The lower courts never reached the merits of Patchak's claims. The legal fight, instead, focused on whether sovereign immunity was waived and if Patchak had standing to bring his lawsuit. The federal district court said "no" and dismissed the lawsuit. The D.C. Circuit Court of Appeals responded by saying "not so fast," Patchak has standing under the APA and the APA waives sovereign immunity. The U.S. Supreme Court then granted certiorari to resolve these issues.
At the threshold, in order for Patchak to bring his claims, there must be a waiver of the federal government's sovereign immunity. The waiver of sovereign immunity can be accomplished by either (1) the provisions of the federal Quiet Title Act ("QTA"), or (2) the general provisions of the APA. The APA general waiver of sovereign immunity is negated when another statute "grants consent to suit expressly or impliedly forbids the relief which is sought" by the person bringing the lawsuit. If a court determines that sovereign immunity is waived, then it must next decide whether a person has standing to seek redress for alleged injuries.

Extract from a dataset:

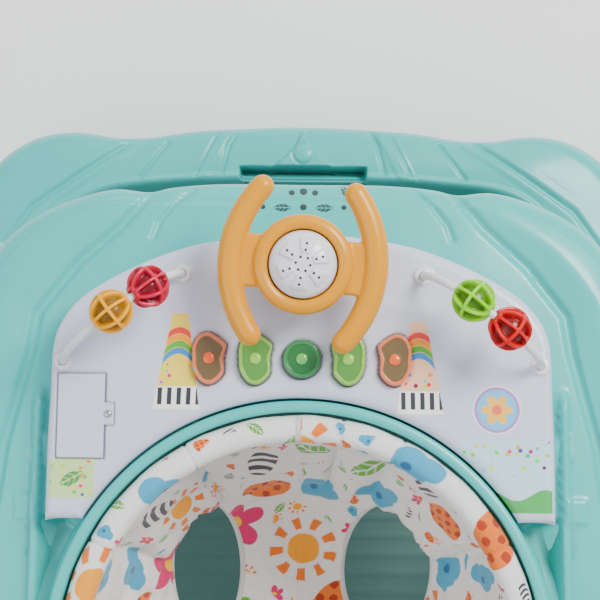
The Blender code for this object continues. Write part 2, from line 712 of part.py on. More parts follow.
def make_arches(parts, cutters):
    for side, word, colours in (
        (-1, "left", (("outer", "yellow"), ("inner", "pink"))),
        (1, "right", (("outer", "red"), ("inner", "lime"))),
    ):
        local = arch_frame(side)
        path = [(-ARCH_R, 0, -0.0150), (-ARCH_R, 0, -0.0060)]
        path += [
            (-ARCH_R * math.cos(a), 0, ARCH_R * math.sin(a))
            for a in np.linspace(0, math.pi, 17)
        ]
        path += [(ARCH_R, 0, -0.0060), (ARCH_R, 0, -0.0150)]
        bar = wire("bead_wire_" + word, path, WIRE_R, parts, 6)
        bar.data.transform(local)
        finish(bar, "wheel_white", local.translation)
        for (place, colour), way in zip(colours, (-1, 1)):
            angle = way * BEAD_ANGLE + BEAD_SHIFT[side]
            centre = (ARCH_R * math.sin(angle), 0, ARCH_R * math.cos(angle))
            grid = bmesh.new()
            bmesh.ops.create_uvsphere(grid, u_segments=12, v_segments=8, radius=BEAD_R)
            grid.transform(Matrix.Translation(centre) @ Matrix.Rotation(angle + math.pi / 2, 4, "Y"))
            mesh = bpy.data.meshes.new("bead")
            grid.to_mesh(mesh)
            grid.free()
            bead = bpy.data.objects.new("bead_%s_%s" % (word, place), mesh)
            parts.objects.link(bead)
            bore_path = [
                (ARCH_R * math.sin(a), 0, ARCH_R * math.cos(a))
                for a in np.linspace(angle - 0.36, angle + 0.36, 7)
            ]
            bore = wire("bore", bore_path, WIRE_R + 0.0007, cutters, 6)
            bead = cut(bead, bore)
            bead.data.transform(local)
            finish(bead, colour, local.translation)


def make_seat(parts, cutters):
    centre = Matrix.Translation((*RING_CENTRE, 0))
    rim = lathe(
        "seat_rim",
        [(0.1570, 0.4200), (0.1650, 0.4240), (0.1730, 0.4200), (0.1756, 0.4110), (0.1730, 0.4020),
         (0.1650, 0.3985), (0.1570, 0.4020), (0.1545, 0.4110)],
        parts, 32, centre,
    )
    finish(rim, "fabric")
    bowl = lathe(
        "seat_sling",
        [(0.1725, 0.3980), (0.1705, 0.3720), (0.1570, 0.3220), (0.1350, 0.2740), (0.1070, 0.2340),
         (0.0650, 0.2090), (0.0, 0.2000), (0.0, 0.2035), (0.0640, 0.2125), (0.1050, 0.2368),
         (0.1325, 0.2760), (0.1540, 0.3233), (0.1670, 0.3724), (0.1690, 0.3980)],
        parts, 28, centre,
    )
    for side in (-1, 1):
        turns = np.linspace(0, 2 * math.pi, 20, endpoint=False)
        shape = [(side * 0.078 + 0.034 * math.cos(a), -0.050 + 0.060 * math.sin(a)) for a in turns]
        bowl = cut(bowl, plate("leg", shape, 0.15, 0.33, cutters))
    finish(bowl, "fabric_mesh")
    rings = []
    for s in np.linspace(0, 1, 6):
        z = 0.356 + 0.114 * s
        thick = 0.010 * math.sqrt(max(0.0, 1 - (2 * s - 1) ** 4)) + 0.002
        reach = 0.75 * (1 - 0.25 * s**3)
        turns = np.linspace(-reach, reach, 9)
        front = [((0.1530 - thick) * math.sin(a), -(0.1530 - thick) * math.cos(a)) for a in turns]
        back = [(0.1535 * math.sin(a), -0.1535 * math.cos(a)) for a in turns[::-1]]
        ring = np.array(front + back) + RING_CENTRE
        rings.append(np.column_stack([ring, np.full(len(ring), z)]))
    finish(loft("seat_back", rings, parts, caps=True), "fabric")


def main():
    clear_scene()
    parts = collection("baby_walker")
    cutters = collection("cutters", hidden=True)
    make_base(parts, cutters)
    make_casters(parts, cutters)
    make_frame(parts, cutters)
    make_tray(parts, cutters)
    make_console(parts, cutters)
    make_steering(parts, cutters)
    make_buttons(parts, cutters)
    make_arches(parts, cutters)
    make_seat(parts, cutters)
    for obj in cutters.objects:
        obj.hide_render = True
        obj.display_type = "WIRE"


main()
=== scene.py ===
"""Baby walker: the detailed visual model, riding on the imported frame. Metres, +Y front, +Z up."""

import math

import bmesh
import bpy
import numpy as np
from mathutils import Matrix, Vector


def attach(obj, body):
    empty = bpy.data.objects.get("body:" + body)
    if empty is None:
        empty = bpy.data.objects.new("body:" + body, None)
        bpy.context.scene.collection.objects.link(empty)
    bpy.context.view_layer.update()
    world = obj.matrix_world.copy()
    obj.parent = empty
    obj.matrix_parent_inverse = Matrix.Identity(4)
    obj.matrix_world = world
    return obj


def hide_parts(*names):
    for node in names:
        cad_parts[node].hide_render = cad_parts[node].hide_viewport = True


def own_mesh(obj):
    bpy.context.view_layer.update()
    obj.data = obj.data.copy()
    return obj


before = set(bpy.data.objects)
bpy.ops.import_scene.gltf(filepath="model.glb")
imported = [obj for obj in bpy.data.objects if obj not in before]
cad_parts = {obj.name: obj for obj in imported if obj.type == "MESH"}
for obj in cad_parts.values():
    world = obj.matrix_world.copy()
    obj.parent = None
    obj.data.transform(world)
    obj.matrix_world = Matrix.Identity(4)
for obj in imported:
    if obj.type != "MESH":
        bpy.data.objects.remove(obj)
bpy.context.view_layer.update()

FINE = 1.0

# ------------------------------------------------------------------ sizes

RING = np.array([0.0, -0.113])
RING_R = 0.176
BAND_R = 0.1845
CONSOLE_TOP = 0.425
POST_Y = 0.171
STEER_TILT = math.radians(8.0)
STEER_TURN = math.radians(-4.5)
BUTTON_Y = 0.1012
BUTTON_X = 0.034
ARCH_R = 0.0542
ARCH_DROP = 0.0042
ARCH_ENDS = ((0.175, 0.098), (0.089, 0.164))
BEAD_R = 0.0156
BEAD_ANGLE = math.radians(17.2)
BEAD_SHIFT = {-1: math.radians(14.0), 1: math.radians(-2.0)}
REAR_Y, LOW_Z, HIGH_Z, TUBE_L = -0.272, 0.070, 0.360, 0.478

BASE_OUTER = (
    (0, 361), (60, 359), (110, 356), (150, 350), (185, 350), (225, 356), (264, 350), (300, 326),
    (321, 285), (327, 220), (322, 120), (317, 0), (317, -120), (322, -220), (320, -290),
    (300, -334), (255, -356), (180, -361), (90, -358), (0, -357),
)
BASE_INNER = (
    (0, 305), (70, 305), (130, 302), (186, 294), (222, 274), (239, 238), (242, 150), (242, 0),
    (242, -150), (243, -240), (244, -292), (236, -308), (212, -313), (120, -313), (0, -313),
)
TRAY_OUTER = (
    (0, 243), (62, 243), (100, 240), (120, 236), (146, 238), (172, 232), (202, 219), (230, 197),
    (249, 162), (257, 110), (259, 30), (258, -80), (256, -180), (247, -262), (222, -308),
    (168, -331), (90, -336), (0, -336),
)
PANEL_FRONT = (
    (0, 196.5), (63, 190), (97, 181.5), (133, 166), (162, 148), (177, 130), (183.5, 110),
    (184.5, 73), (185.5, 37), (185.5, -2), (185.5, -60), (186, -200), (120, -300), (0, -320),
)
SIDE_BUTTON = (
    (-1, 0.0), (-0.97, 0.48), (-0.66, 0.86), (-0.12, 1.0), (0.46, 0.84), (0.98, 0.56), (0.93, 0.26),
    (0.86, 0.0), (0.88, -0.30), (0.84, -0.60), (0.42, -0.90), (-0.04, -1.0), (-0.52, -0.86),
    (-0.92, -0.46),
)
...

Both the federal government and the Gun Lake Band argued that only the QTA could grant the waiver of sovereign immunity. Under the theory advanced by the federal government and Gun Lake Band, the APA waiver of sovereign immunity was negated. The Court determined that the QTA only applies to quiet title actions where a person claims an interest in the property that conflicts with, or is superior to, the government's claim in the property. After determining the QTA was not applicable to Patchak's claims, the Court reasoned that the exception causing the APA waiver of sovereign immunity to be negated did not apply. The Court then concluded that Patchak has standing under the APA to pursue his action.

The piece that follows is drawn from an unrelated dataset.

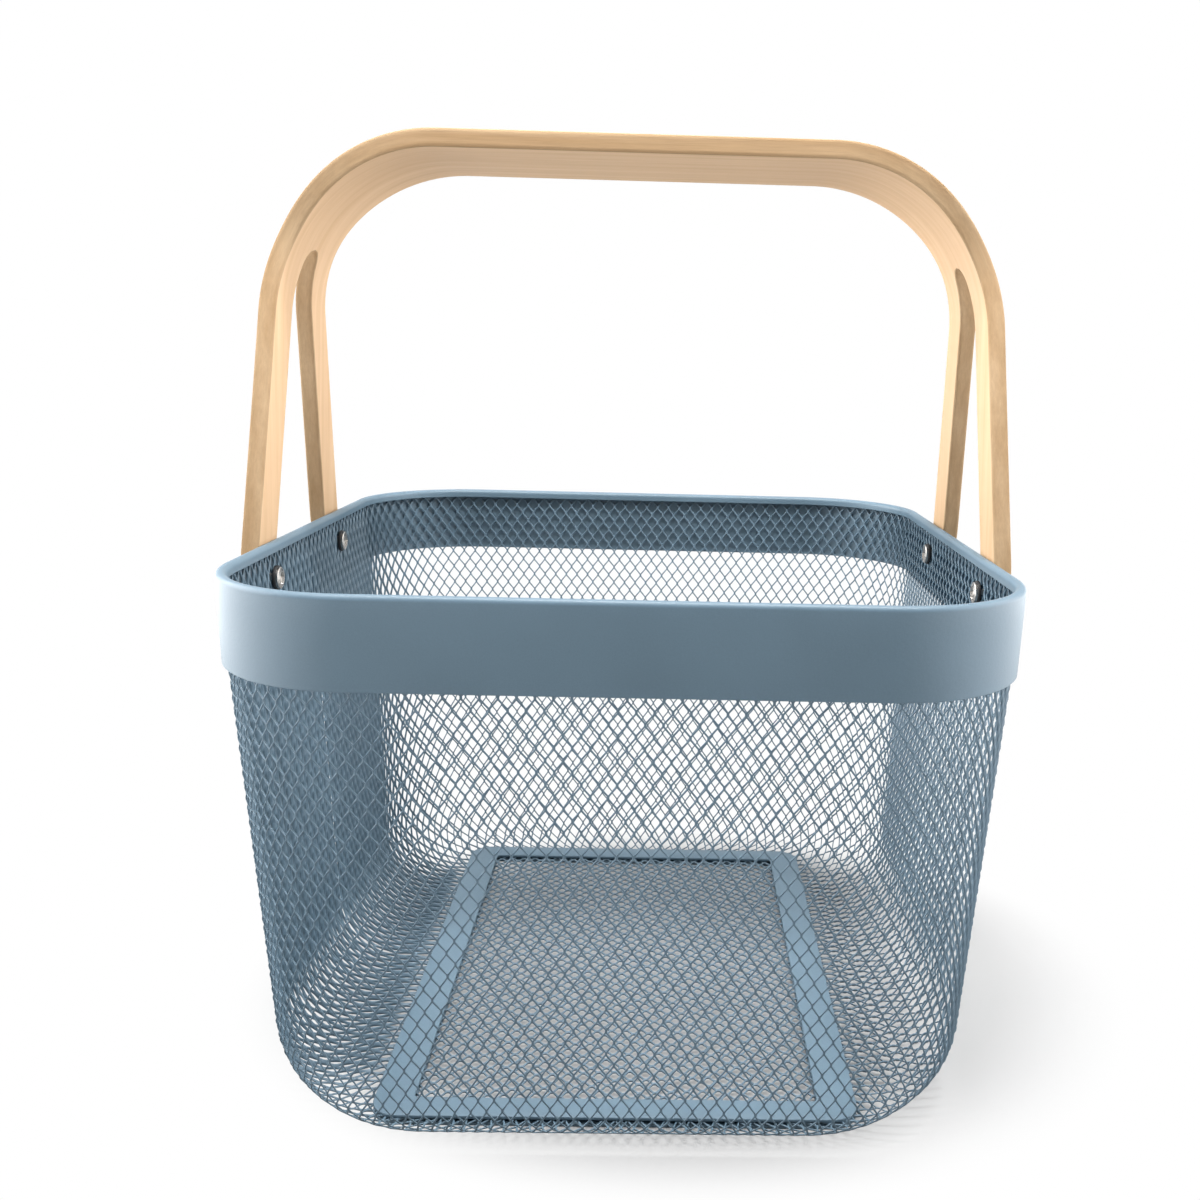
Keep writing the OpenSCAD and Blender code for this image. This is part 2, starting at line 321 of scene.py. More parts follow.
def birch(name, light, dark, edge):
    """Lacquered birch. The piece's own 'grain' attribute runs along, across and through it."""
    material, nodes, links, shader = new_material(name)
    place = nodes.new("ShaderNodeAttribute")
    place.attribute_name = "grain"
    stretch = nodes.new("ShaderNodeMapping")
    stretch.inputs["Scale"].default_value = (0.035, 1.0, 1.0)
    links.new(place.outputs["Vector"], stretch.inputs["Vector"])
    along = stretch.outputs["Vector"]
    broad = noise(nodes, links, along, 0.16, 3.0, 0.55)
    lines = noise(nodes, links, along, 1.6, 4.0, 0.6)
    fibres = noise(nodes, links, along, 5.5, 3.0, 0.6)
    tone = ramp(nodes, links, broad.outputs["Fac"], [(0.32, dark), (0.68, light)])
    streak = spread(nodes, links, lines.outputs["Fac"], 0.35, 0.7, 1.03, 0.9 if edge else 0.965)
    fibre = spread(nodes, links, fibres.outputs["Fac"], 0.3, 0.7, 1.03, 0.96)
    first = blend_colours(
        nodes, links, 1.0, tone.outputs["Color"], streak.outputs["Result"], "MULTIPLY"
    )
    second = blend_colours(nodes, links, 1.0, first, fibre.outputs["Result"], "MULTIPLY")
    links.new(second, shader.inputs["Base Color"])
    rough = spread(nodes, links, lines.outputs["Fac"], 0.3, 0.7, 0.58, 0.68)
    links.new(rough.outputs["Result"], shader.inputs["Roughness"])
    links.new(
        bump(nodes, links, fibres.outputs["Fac"], 0.00008, 0.5 if edge else 0.25),
        shader.inputs["Normal"],
    )
    shader.inputs["Specular IOR Level"].default_value = 0.1
    return material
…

So what does the Match-E-Be-Nash-She-Wish Band of Pottawatomi Indians decision mean? Initially, the decision means that a person claiming harm -- whether economic, environmental or aesthetic -- to property nearby proposed trust land, has standing under the APA to bring a lawsuit. The statute of limitations under the APA is also considerably longer than that of the QTA. However, the decision does not mean that the challenge will be successful. The Court, in a footnote to its opinion, specifically stated that the merits of Patchak's case were not before the Court. Hence, the Court did not express any view with regard to whether the Gun Lake Band was "under federal jurisdiction" as of June 18, 1934 for purposes of the IRA as required by the Carcieri decision. If the Gun Lake Band was under federal jurisdiction as of June 18, 1934, then presumptively the DOI could take the subject land into trust.
Only further lengthy legal proceedings will determine whether the claims asserted by Patchak are sufficient to successfully challenge the DOI's taking land into trust for the benefit of the Gun Lake Band and the impact of any such decision on the ability of the Gun Lake Band to continue to operate its casino. Meanwhile, the Gun Lake Band's Casino remains in full operation.